== Challenge ==
Go through the entries below and count the lines holding the word "rigid". Reply with only the number, please.

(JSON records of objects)
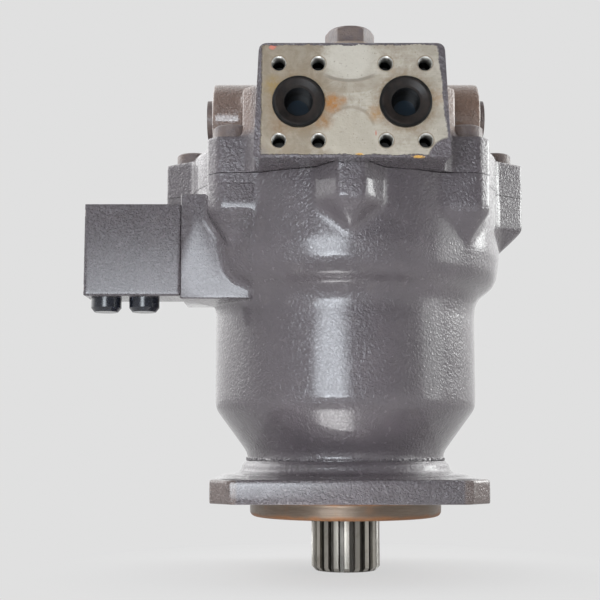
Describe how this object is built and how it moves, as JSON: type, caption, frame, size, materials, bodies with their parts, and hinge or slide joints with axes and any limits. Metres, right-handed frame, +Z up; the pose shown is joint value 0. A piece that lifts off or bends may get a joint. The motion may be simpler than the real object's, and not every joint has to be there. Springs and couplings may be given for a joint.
{
  "type": "hydraulic swing motor",
  "caption": "Hydraulic axial-piston swing motor with a square flange, splined output shaft, twin flange ports, relief bosses, a brake valve block and a spring-applied disc brake inside.",
  "frame": {"origin": "centre of the mounting flange's lower face, on the shaft axis", "axes": "+Z up along the shaft axis, away from the splined end; -Y is the side with the two ports"},
  "size_m": [0.327, 0.2924, 0.3787],
  "materials": {
    "casing_paint": "thick glossy paint on cast iron",
    "fastener_paint": "paint over steel",
    "ground_steel": "ground",
    "shaft_steel": "machined and oiled",
    "block_iron": "machined",
    "plate_steel": "plain",
    "spring_steel": "oiled",
    "bronze": "machined bronze",
    "seal_rubber": "matte",
    "black_plastic": "moulded"
  },
  "bodies": {
    "housing": {"casing": "casing_paint", "valve_cover": "casing_paint", "cover_bolts": "fastener_paint", "front_cover_bolt": "fastener_paint", "cover_o_ring": "seal_rubber", "front_bearing_outer_ring": "ground_steel", "rear_bearing_outer_ring": "ground_steel", "seal_carrier": "block_iron", "shaft_seal": "seal_rubber", "seal_snap_ring": "plate_steel", "swash_plate": "ground_steel", "valve_plate": "bronze", "locating_pins": "ground_steel", "separator_plates": "plate_steel", "relief_cartridges": "fastener_paint", "check_valve_plugs": "fastener_paint", "brake_valve_block": "casing_paint", "brake_valve_screws": "fastener_paint", "brake_valve_plugs": "black_plastic", "port_plugs": "black_plastic", "case_plugs": "fastener_paint"},
    "rotor": {"drive_shaft": "shaft_steel", "cylinder_block": "block_iron", "block_spring": "spring_steel", "ball_guide": "ground_steel", "friction_plates": "plate_steel", "front_bearing_inner_ring": "ground_steel", "rear_bearing_inner_ring": "ground_steel"},
    "front_rollers": {"front_bearing_rollers": "ground_steel"},
    "rear_rollers": {"rear_bearing_rollers": "ground_steel"},
    "retainer": {"retainer_plate": "block_iron"},
    "shoe_body_1": {"shoe_1": "bronze"},
    "piston_body_1": {"piston_1": "shaft_steel"},
    "shoe_body_2": {"shoe_2": "bronze"},
    "piston_body_2": {"piston_2": "shaft_steel"},
    "shoe_body_3": {"shoe_3": "bronze"},
    "piston_body_3": {"piston_3": "shaft_steel"},
    "shoe_body_4": {"shoe_4": "bronze"},
    "piston_body_4": {"piston_4": "shaft_steel"},
    "shoe_body_5": {"shoe_5": "bronze"},
    "piston_body_5": {"piston_5": "shaft_steel"},
    "shoe_body_6": {"shoe_6": "bronze"},
    "piston_body_6": {"piston_6": "shaft_steel"},
    "shoe_body_7": {"shoe_7": "bronze"},
    "piston_body_7": {"piston_7": "shaft_steel"},
    "shoe_body_8": {"shoe_8": "bronze"},
    "piston_body_8": {"piston_8": "shaft_steel"},
    "shoe_body_9": {"shoe_9": "bronze"},
    "piston_body_9": {"piston_9": "shaft_steel"},
    "brake_ring": {"brake_piston": "block_iron", "brake_springs": "spring_steel", "brake_piston_seals": "seal_rubber"},
    "relief_left": {"relief_poppet_left": "ground_steel", "relief_spring_left": "spring_steel"},
    "relief_right": {"relief_poppet_right": "ground_steel", "relief_spring_right": "spring_steel"},
    "check_left": {"check_ball_left": "ground_steel"},
    "check_right": {"check_ball_right": "ground_steel"},
    "spool": {"brake_spool": "ground_steel", "brake_spool_spring": "spring_steel"}
  },
  "joints": [
    {"name": "rotor_spin", "type": "hinge", "parent": "housing", "child": "rotor", "pos_m": [0, 0, 0.1], "axis": [0, 0, 1], "continuous": true},
    {"name": "front_cage_spin", "type": "hinge", "parent": "housing", "child": "front_rollers", "pos_m": [0, 0, 0.0195], "axis": [0, 0, 1], "continuous": true},
    {"name": "rear_cage_spin", "type": "hinge", "parent": "housing", "child": "rear_rollers", "pos_m": [0, 0, 0.2395], "axis": [0, 0, 1], "continuous": true},
    {"name": "retainer_spin", "type": "hinge", "parent": "housing", "child": "retainer", "pos_m": [0, 0, 0.082], "axis": [0, -0.2756, 0.9613], "continuous": true},
    {"name": "shoe_orbit_1", "type": "hinge", "parent": "retainer", "child": "shoe_body_1", "pos_m": [0, 0.04903, 0.09606], "axis": [0, -0.2756, 0.9613], "continuous": true},
    {"name": "piston_ball_1", "type": "hinge", "parent": "shoe_body_1", "child": "piston_body_1", "pos_m": [0, 0.05, 0.09634], "axis": [0, -0.2756, 0.9613], "continuous": true},
    {"name": "shoe_orbit_2", "type": "hinge", "parent": "retainer", "child": "shoe_body_2", "pos_m": [-0.03279, 0.03756, 0.09277], "axis": [0, -0.2756, 0.9613], "continuous": true},
    {"name": "piston_ball_2", "type": "hinge", "parent": "shoe_body_2", "child": "piston_body_2", "pos_m": [-0.03214, 0.0383, 0.09298], "axis": [0, -0.2756, 0.9613], "continuous": true},
    {"name": "shoe_orbit_3", "type": "hinge", "parent": "retainer", "child": "shoe_body_3", "pos_m": [-0.05023, 0.00851, 0.08444], "axis": [0, -0.2756, 0.9613], "continuous": true},
    {"name": "piston_ball_3", "type": "hinge", "parent": "shoe_body_3", "child": "piston_body_3", "pos_m": [-0.04924, 0.00868, 0.08449], "axis": [0, -0.2756, 0.9613], "continuous": true},
    {"name": "shoe_orbit_4", "type": "hinge", "parent": "retainer", "child": "shoe_body_4", "pos_m": [-0.04417, -0.02452, 0.07497], "axis": [0, -0.2756, 0.9613], "continuous": true},
    {"name": "piston_ball_4", "type": "hinge", "parent": "shoe_body_4", "child": "piston_body_4", "pos_m": [-0.0433, -0.025, 0.07483], "axis": [0, -0.2756, 0.9613], "continuous": true},
    {"name": "shoe_orbit_5", "type": "hinge", "parent": "retainer", "child": "shoe_body_5", "pos_m": [-0.01745, -0.04607, 0.06879], "axis": [0, -0.2756, 0.9613], "continuous": true},
    {"name": "piston_ball_5", "type": "hinge", "parent": "shoe_body_5", "child": "piston_body_5", "pos_m": [-0.0171, -0.04698, 0.06853], "axis": [0, -0.2756, 0.9613], "continuous": true},
    {"name": "shoe_orbit_6", "type": "hinge", "parent": "retainer", "child": "shoe_body_6", "pos_m": [0.01745, -0.04607, 0.06879], "axis": [0, -0.2756, 0.9613], "continuous": true},
    {"name": "piston_ball_6", "type": "hinge", "parent": "shoe_body_6", "child": "piston_body_6", "pos_m": [0.0171, -0.04698, 0.06853], "axis": [0, -0.2756, 0.9613], "continuous": true},
    {"name": "shoe_orbit_7", "type": "hinge", "parent": "retainer", "child": "shoe_body_7", "pos_m": [0.04417, -0.02452, 0.07497], "axis": [0, -0.2756, 0.9613], "continuous": true},
    {"name": "piston_ball_7", "type": "hinge", "parent": "shoe_body_7", "child": "piston_body_7", "pos_m": [0.0433, -0.025, 0.07483], "axis": [0, -0.2756, 0.9613], "continuous": true},
    {"name": "shoe_orbit_8", "type": "hinge", "parent": "retainer", "child": "shoe_body_8", "pos_m": [0.05023, 0.00851, 0.08444], "axis": [0, -0.2756, 0.9613], "continuous": true},
    {"name": "piston_ball_8", "type": "hinge", "parent": "shoe_body_8", "child": "piston_body_8", "pos_m": [0.04924, 0.00868, 0.08449], "axis": [0, -0.2756, 0.9613], "continuous": true},
    {"name": "shoe_orbit_9", "type": "hinge", "parent": "retainer", "child": "shoe_body_9", "pos_m": [0.03279, 0.03756, 0.09277], "axis": [0, -0.2756, 0.9613], "continuous": true},
    {"name": "piston_ball_9", "type": "hinge", "parent": "shoe_body_9", "child": "piston_body_9", "pos_m": [0.03214, 0.0383, 0.09298], "axis": [0, -0.2756, 0.9613], "continuous": true},
    {"name": "brake_release", "type": "slide", "parent": "housing", "child": "brake_ring", "axis": [0, 0, 1], "range_m": [0, 0.002], "stiffness_N_per_m": 40000, "springref_m": -0.003, "deforming": ["brake_springs"]},
    {"name": "relief_open_left", "type": "slide", "parent": "housing", "child": "relief_left", "axis": [-1, 0, 0], "range_m": [0, 0.0015], "stiffness_N_per_m": 20000, "springref_m": -0.003},
    {"name": "relief_open_right", "type": "slide", "parent": "housing", "child": "relief_right", "axis": [1, 0, 0], "range_m": [0, 0.0015], "stiffness_N_per_m": 20000, "springref_m": -0.003},
    {"name": "check_lift_left", "type": "slide", "parent": "housing", "child": "check_left", "axis": [0, 0, 1], "range_m": [0, 0.003]},
    {"name": "check_lift_right", "type": "slide", "parent": "housing", "child": "check_right", "axis": [0, 0, 1], "range_m": [0, 0.003]},
    {"name": "spool_lift", "type": "slide", "parent": "housing", "child": "spool", "axis": [0, 0, 1], "range_m": [0, 0.005], "stiffness_N_per_m": 2000, "springref_m": -0.004, "deforming": ["brake_spool_spring"]}
  ],
  "couplings": [
    {"joint": "front_cage_spin", "follows": "rotor_spin", "ratio": 0.43701},
    {"joint": "rear_cage_spin", "follows": "rotor_spin", "ratio": 0.44537},
    {"joint": "retainer_spin", "follows": "rotor_spin", "ratio": 1},
    {"joint": "shoe_orbit_1", "follows": "rotor_spin", "ratio": -2},
    {"joint": "piston_ball_1", "follows": "rotor_spin", "ratio": 1},
    {"joint": "shoe_orbit_2", "follows": "rotor_spin", "ratio": -2},
    {"joint": "piston_ball_2", "follows": "rotor_spin", "ratio": 1},
    {"joint": "shoe_orbit_3", "follows": "rotor_spin", "ratio": -2},
    {"joint": "piston_ball_3", "follows": "rotor_spin", "ratio": 1},
    {"joint": "shoe_orbit_4", "follows": "rotor_spin", "ratio": -2},
    {"joint": "piston_ball_4", "follows": "rotor_spin", "ratio": 1},
    {"joint": "shoe_orbit_5", "follows": "rotor_spin", "ratio": -2},
    {"joint": "piston_ball_5", "follows": "rotor_spin", "ratio": 1},
    {"joint": "shoe_orbit_6", "follows": "rotor_spin", "ratio": -2},
    {"joint": "piston_ball_6", "follows": "rotor_spin", "ratio": 1},
    {"joint": "shoe_orbit_7", "follows": "rotor_spin", "ratio": -2},
    {"joint": "piston_ball_7", "follows": "rotor_spin", "ratio": 1},
    {"joint": "shoe_orbit_8", "follows": "rotor_spin", "ratio": -2},
    {"joint": "piston_ball_8", "follows": "rotor_spin", "ratio": 1},
    {"joint": "shoe_orbit_9", "follows": "rotor_spin", "ratio": -2},
    {"joint": "piston_ball_9", "follows": "rotor_spin", "ratio": 1}
  ]
}
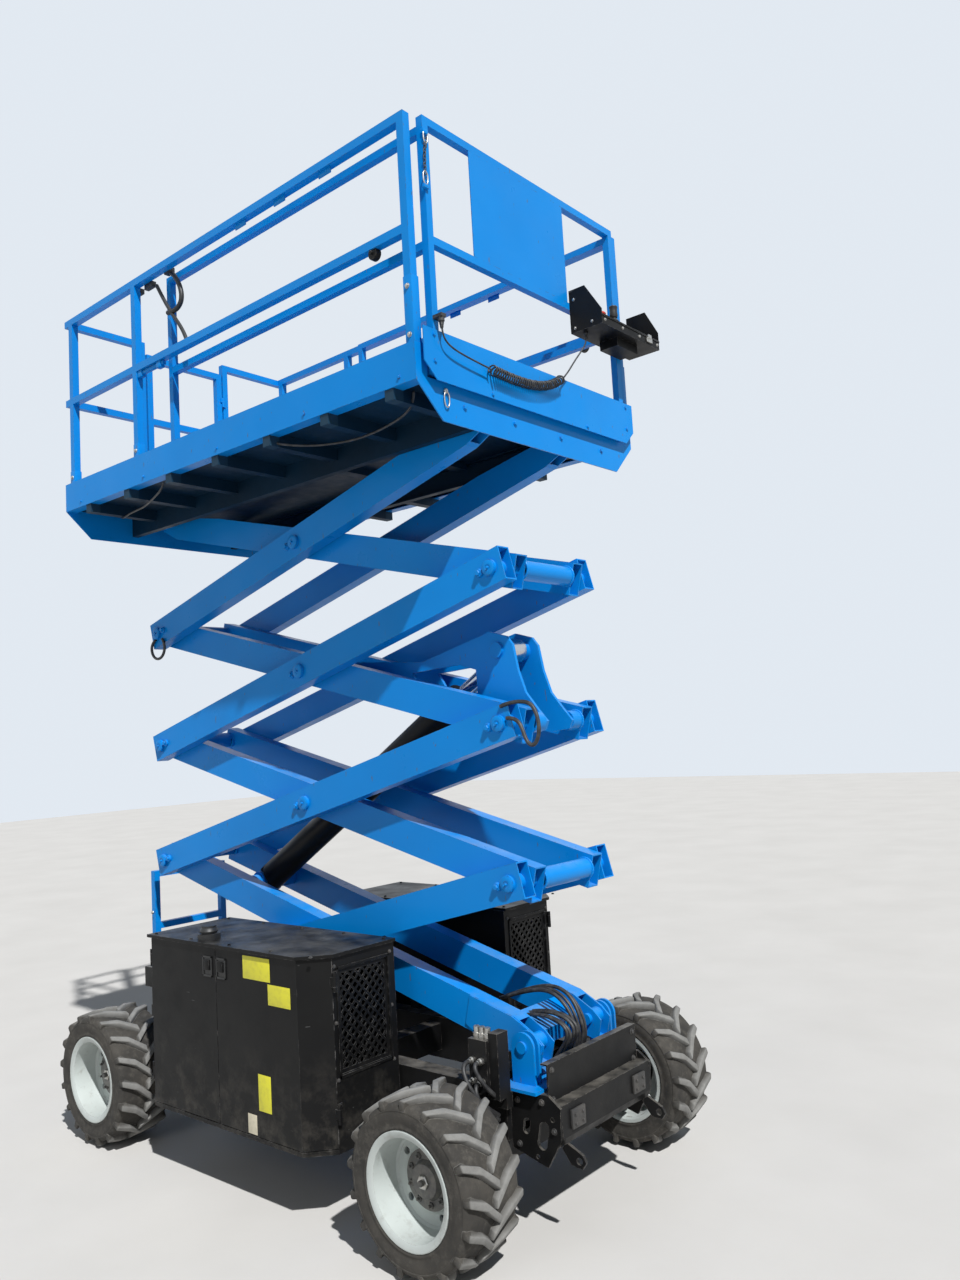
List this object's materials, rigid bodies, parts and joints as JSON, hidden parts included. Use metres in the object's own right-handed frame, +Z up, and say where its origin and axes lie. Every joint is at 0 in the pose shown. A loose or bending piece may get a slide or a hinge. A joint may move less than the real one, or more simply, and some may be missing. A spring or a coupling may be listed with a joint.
{
  "type": "scissor lift",
  "caption": "Rough-terrain scissor lift, raised: blue arm stack and railed platform on a black chassis with side boxes and lugged tyres.",
  "frame": {"origin": "ground level, midway between the axles and on the centre plane, at the bottom centre of the overall box", "axes": "+X forward to the steered wheels and the extension deck's end, +Y to the left side, +Z up"},
  "size_m": [3.12, 1.748, 4.5099],
  "materials": {
    "blue_paint": "gloss",
    "black_paint": "satin",
    "rim_paint": "satin",
    "tyre": "matte",
    "chrome_rod": "polished",
    "sign_sheet": "satin",
    "cord_rubber": "satin",
    "cast_iron": "matte"
  },
  "bodies": {
    "chassis": {"chassis_frame": "black_paint", "front_nose": "black_paint", "pivot_brackets": "blue_paint", "slide_guides": "black_paint", "ladder": "blue_paint", "front_axle": "black_paint", "rear_axle": "black_paint", "engine_box": "black_paint", "engine_lid": "black_paint", "engine_grille": "black_paint", "engine_block": "cast_iron", "tank_box": "black_paint", "tank_lid": "black_paint", "tank_grille": "black_paint", "beacon": "black_paint", "valve_unit": "black_paint"},
    "steering_left": {"knuckle_left": "black_paint"},
    "steering_right": {"knuckle_right": "black_paint"},
    "steering_rod": {"tie_rod": "black_paint"},
    "wheel_front_left": {"tyre_front_left": "tyre", "rim_front_left": "rim_paint"},
    "wheel_front_right": {"tyre_front_right": "tyre", "rim_front_right": "rim_paint"},
    "wheel_rear_left": {"tyre_rear_left": "tyre", "rim_rear_left": "rim_paint"},
    "wheel_rear_right": {"tyre_rear_right": "tyre", "rim_rear_right": "rim_paint"},
    "engine_rear_door": {"engine_door_rear": "black_paint"},
    "engine_front_door": {"engine_door_front": "black_paint"},
    "tank_rear_door": {"tank_door_rear": "black_paint"},
    "tank_front_door": {"tank_door_front": "black_paint"},
    "inner_1": {"inner_arms_1": "blue_paint"},
    "outer_1": {"outer_arms_1": "blue_paint"},
    "inner_2": {"inner_arms_2": "blue_paint"},
    "outer_2": {"outer_arms_2": "blue_paint"},
    "inner_3": {"inner_arms_3": "blue_paint"},
    "outer_3": {"outer_arms_3": "blue_paint"},
    "inner_4": {"inner_arms_4": "blue_paint"},
    "outer_4": {"outer_arms_4": "blue_paint"},
    "cylinder_barrel": {"lift_cylinder_barrel": "black_paint"},
    "cylinder_rod": {"lift_cylinder_rod": "chrome_rod"},
    "platform": {"deck_sides": "blue_paint", "deck_end_front": "blue_paint", "deck_end_rear": "blue_paint", "deck_frame": "blue_paint", "main_rails": "blue_paint", "rear_rails": "blue_paint"},
    "platform_gate": {"gate": "blue_paint"},
    "extension": {"extension_deck": "blue_paint", "extension_rails": "blue_paint", "sign_panel": "blue_paint", "control_box": "black_paint", "cord_gland": "cord_rubber", "cord_lead": "cord_rubber", "cord_coil": "cord_rubber", "cord_tail": "cord_rubber"}
  },
  "joints": [
    {"name": "steer_left", "type": "hinge", "parent": "chassis", "child": "steering_left", "pos_m": [1.15, 0.54, 0.333], "axis": [0, 0, 1], "range_deg": [-33, 33]},
    {"name": "steer_right", "type": "hinge", "parent": "chassis", "child": "steering_right", "pos_m": [1.15, -0.54, 0.333], "axis": [0, 0, 1], "range_deg": [-34, 34]},
    {"name": "steer_rod_slide", "type": "slide", "parent": "chassis", "child": "steering_rod", "axis": [0, 1, 0], "range_m": [-0.097, 0.097]},
    {"name": "spin_front_left", "type": "hinge", "parent": "steering_left", "child": "wheel_front_left", "pos_m": [1.15, 0.724, 0.333], "axis": [0, 1, 0], "continuous": true},
    {"name": "spin_front_right", "type": "hinge", "parent": "steering_right", "child": "wheel_front_right", "pos_m": [1.15, -0.724, 0.333], "axis": [0, 1, 0], "continuous": true},
    {"name": "spin_rear_left", "type": "hinge", "parent": "chassis", "child": "wheel_rear_left", "pos_m": [-1.15, 0.724, 0.333], "axis": [0, 1, 0], "continuous": true},
    {"name": "spin_rear_right", "type": "hinge", "parent": "chassis", "child": "wheel_rear_right", "pos_m": [-1.15, -0.724, 0.333], "axis": [0, 1, 0], "continuous": true},
    {"name": "engine_rear_door_hinge", "type": "hinge", "parent": "chassis", "child": "engine_rear_door", "pos_m": [-0.578, -0.842, 0.7], "axis": [0, 0, -1], "range_deg": [0, 110]},
    {"name": "engine_front_door_hinge", "type": "hinge", "parent": "chassis", "child": "engine_front_door", "pos_m": [0.651, -0.742, 0.7], "axis": [0, 0, 1], "range_deg": [0, 100]},
    {"name": "tank_rear_door_hinge", "type": "hinge", "parent": "chassis", "child": "tank_rear_door", "pos_m": [-0.578, 0.842, 0.7], "axis": [0, 0, 1], "range_deg": [0, 110]},
    {"name": "tank_front_door_hinge", "type": "hinge", "parent": "chassis", "child": "tank_front_door", "pos_m": [0.651, 0.742, 0.7], "axis": [0, 0, -1], "range_deg": [0, 100]},
    {"name": "lift", "type": "hinge", "parent": "chassis", "child": "inner_1", "pos_m": [1.274, 0, 0.715], "axis": [0, 1, 0], "range_deg": [-9, 47]},
    {"name": "cross_1", "type": "hinge", "parent": "inner_1", "child": "outer_1", "pos_m": [-0.00701, 0, 1.04367], "axis": [0, 1, 0], "range_deg": [-94.01, 18.01]},
    {"name": "left_1", "type": "hinge", "parent": "inner_1", "child": "outer_2", "pos_m": [-1.28802, 0, 1.37234], "axis": [0, 1, 0], "range_deg": [-94.01, 18.01]},
    {"name": "cross_2", "type": "hinge", "parent": "outer_2", "child": "inner_2", "pos_m": [-0.00701, 0, 1.70101], "axis": [0, 1, 0], "range_deg": [-18.01, 94.01]},
    {"name": "right_2", "type": "hinge", "parent": "outer_2", "child": "inner_3", "pos_m": [1.274, 0, 2.02968], "axis": [0, 1, 0], "range_deg": [-18.01, 94.01]},
    {"name": "cross_3", "type": "hinge", "parent": "inner_3", "child": "outer_3", "pos_m": [-0.00701, 0, 2.35834], "axis": [0, 1, 0], "range_deg": [-94.01, 18.01]},
    {"name": "left_3", "type": "hinge", "parent": "inner_3", "child": "outer_4", "pos_m": [-1.28802, 0, 2.68701], "axis": [0, 1, 0], "range_deg": [-94.01, 18.01]},
    {"name": "cross_4", "type": "hinge", "parent": "outer_4", "child": "inner_4", "pos_m": [-0.00701, 0, 3.01568], "axis": [0, 1, 0], "range_deg": [-18.01, 94.01]},
    {"name": "platform_level", "type": "hinge", "parent": "outer_4", "child": "platform", "pos_m": [1.274, 0, 3.34435], "axis": [0, 1, 0], "range_deg": [-9.01, 47.01]},
    {"name": "cylinder_swing", "type": "hinge", "parent": "inner_1", "child": "cylinder_barrel", "pos_m": [-0.76012, 0, 1.23689], "axis": [0, 1, 0], "range_deg": [-87.9, 16.85]},
    {"name": "cylinder_stroke", "type": "slide", "parent": "cylinder_barrel", "child": "cylinder_rod", "axis": [0.8561, 0, 0.5168], "range_m": [-0.225, 1.17]},
    {"name": "extension_slide", "type": "slide", "parent": "platform", "child": "extension", "axis": [1, 0, 0], "range_m": [0, 1.5]},
    {"name": "gate_hinge", "type": "hinge", "parent": "platform", "child": "platform_gate", "pos_m": [-1.415, 0.276, 3.96], "axis": [0, 0, 1], "range_deg": [0, 90]}
  ],
  "couplings": [
    {"joint": "steer_right", "follows": "steer_left", "ratio": 1},
    {"joint": "steer_rod_slide", "follows": "steer_left", "m_per_rad": -0.165},
    {"joint": "cross_1", "follows": "lift", "ratio": -2},
    {"joint": "left_1", "follows": "lift", "ratio": -2},
    {"joint": "cross_2", "follows": "lift", "ratio": 2},
    {"joint": "right_2", "follows": "lift", "ratio": 2},
    {"joint": "cross_3", "follows": "lift", "ratio": -2},
    {"joint": "left_3", "follows": "lift", "ratio": -2},
    {"joint": "cross_4", "follows": "lift", "ratio": 2},
    {"joint": "platform_level", "follows": "lift", "ratio": 1},
    {"joint": "cylinder_swing", "follows": "lift", "ratio": -1.87},
    {"joint": "cylinder_stroke", "follows": "lift", "m_per_rad": 1.425}
  ]
}
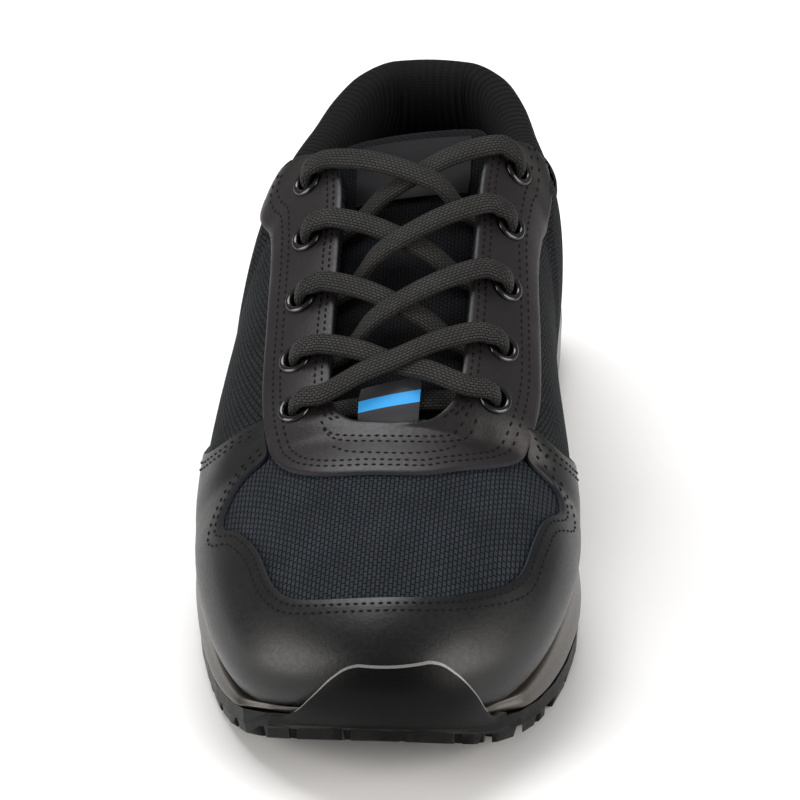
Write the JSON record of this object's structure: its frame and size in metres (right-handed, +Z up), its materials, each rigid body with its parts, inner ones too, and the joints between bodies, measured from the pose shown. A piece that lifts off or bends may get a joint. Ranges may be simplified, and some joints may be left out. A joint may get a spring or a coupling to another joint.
{
  "type": "work shoe",
  "caption": "Low lace-up work shoe with a leather toe cap and eyestay over a textile upper, padded collar and tongue, and a thick rubber sole with six-sided lugs.",
  "frame": {"origin": "middle of the footprint, on the floor under the sole", "axes": "+Y towards the heel, so the toe points to -Y; +X towards the inner side of the right foot; +Z up"},
  "size_m": [0.114, 0.3034, 0.1254],
  "materials": {
    "rubber": "moulded, satin, slightly scuffed",
    "foam": "moulded foam with a smooth satin skin",
    "textile": "fine open mesh over a darker backing",
    "leather": "smooth, fine grain, satin",
    "lining": "soft knitted lining",
    "enamel": "black enamel, glossy",
    "lace": "flat braid, matt",
    "label": "plain soft patch, matt"
  },
  "bodies": {
    "root": {"outsole": "rubber", "midsole": "foam", "insole": "lining", "upper": "textile", "eyestay": "leather", "toe_cap": "leather", "heel_counter": "leather", "collar_pad": "lining", "tongue": "textile", "tongue_label": "label", "throat_tag": "label", "eyelet_lateral_1": "enamel", "eyelet_lateral_2": "enamel", "eyelet_lateral_3": "enamel", "eyelet_lateral_4": "enamel", "eyelet_lateral_5": "enamel", "eyelet_medial_1": "enamel", "eyelet_medial_2": "enamel", "eyelet_medial_3": "enamel", "eyelet_medial_4": "enamel", "eyelet_medial_5": "enamel", "lace_crossing_1": "lace", "lace_crossing_2": "lace", "lace_crossing_3": "lace", "lace_crossing_4": "lace", "lace_bar": "lace"}
  },
  "joints": []
}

== Full answer ==
2